Alitalia, perché l’asta non era un’asta
All’ultimo Cda Alitalia, qualche giorno fa, la compagnia è giunta a sette mesi esatti di distanza dal lancio della gara-non gara, il 29 dicembre 2006, con cui il governo Prodi ha tentato di privatizzarla aprendo le prospettive per un’Opa totalitaria. Dal fallimento – scontato – della procedura non trasparente adottata dal Tesoro nei mesi alle nostre spalle, il bilancio che si può trarre è solo negativo. Padoa-Schioppa continua a dichiarare di volere una gara competitiva e di non considerare la trattativa privata come una via obbligata. Nel frattempo il manager Giancarlo Schisano è chiamato a coordinare un piano industriale che per l’ennesima volta mira a ridurre le perdite in assenza di una delle tante scelte chiare che l’azionista pubblico ha avuto il torto di rinviare per anni, e che sono alla base delle perdite a bocca di barile di Alitalia, mentre tutte le compagnie o quasi guadagnano e anche quest’anno il traffico aereo si avvia a crescere di quasi il 7 per cento. Il non aver saputo e voluto seguire una procedura trasparente è la più netta prova della violazione da parte del governo dello stesso giro di vite che ha voluto imprimere col nuovo codice degli appalti varato dal ministro Di Pietro: l’esecutivo non applica allo Stato azionista le stesse condizioni di cristallinità e competizione che prescrive ai privati che vogliano candidarsi a gestire beni o servizi pubblici. In caso di trattativa privata, l’espediente per aggirare le regole europee sarebbe quello di farla gestire direttamente ad Alitalia. Ma lo spettro di appelli alla Commissione europea non sarebbe fugato per nulla. In caso di ulteriore gara, bisognerebbe invece augurarsi che le regole del Tesoro fossero meno discrezionali e arbitrarie di quelle escogitate per la gara-non gara di questi sette mesi.
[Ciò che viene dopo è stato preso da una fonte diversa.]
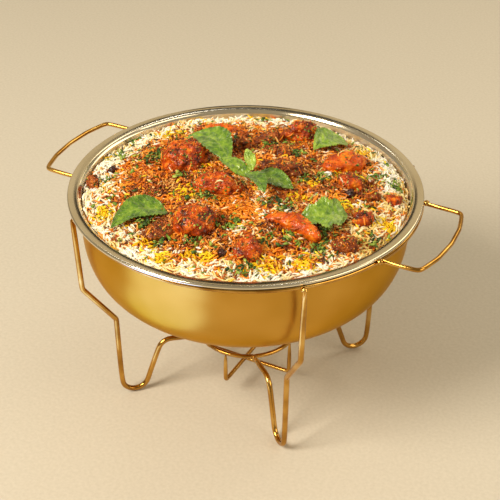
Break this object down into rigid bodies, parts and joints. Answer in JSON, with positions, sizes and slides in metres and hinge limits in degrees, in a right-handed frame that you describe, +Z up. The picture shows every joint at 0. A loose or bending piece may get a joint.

Un azionista pubblico tanto inefficiente e furbastro accolla alla collettività un doppio costo improprio: quello delle perdite della compagnia, finché a controllo pubblico, nonché quello dell’ingiustificato aggravio di costo a parità di tratta interna che sulle tariffe Alitalia continua a pesare, e che pagano tutti coloro che decidono di volare con la compagnia di bandiera sul mercato nazionale. Chiunque conosca i fondamentali del settore aereo – quelli grazie ai quali in altri paesi europei casi analoghi, sia pur talora meno gravi, sono stati affrontati con un mix di procedure concorsuali e di rifondazione da parte di nuovi soci delle ex compagnie di bandiera che perdevano denari, come nei diversi casi di Sabena o di Swiss Air – sa da anni che i problemi di Alitalia sono: il doppio hub Fiumicino-Malpensa, insostenibile per costi di armamento paragonati a volumi di traffico e ai margini della compagnia; il perimetro di business, comprendente i servizi; l’organico pletorico; i costi del personale, inerziali in quanto trascinati dai contratti “storici”. Sono queste le quattro decisioni “di svolta” che l’azionista pubblico si è sempre rifiutato di assumere. Ciascuna di queste comporta scelte e conseguenze da fronteggiare.
Soprattutto la prima, che per non danneggiare l’intero sistema del trasporto aereo nazionale e per non risultare incoerente con il volume e la redditività marginale del traffico generato dal Nord del paese, avrebbe dovuto e dovrebbe ancora essere conseguente alla formazione di un “polo settentrionale” del trasporto aereo, altrettanto privato di quello integrato internazionalmente al quale dovrebbe essere ceduta Alitalia su Fiumicino. Come da mesi ha chiesto Formigoni, puntando a coalizzare forze private interessate agli asset aerei del Nord. Ma la sua richiesta è rimasta inascoltata, finora.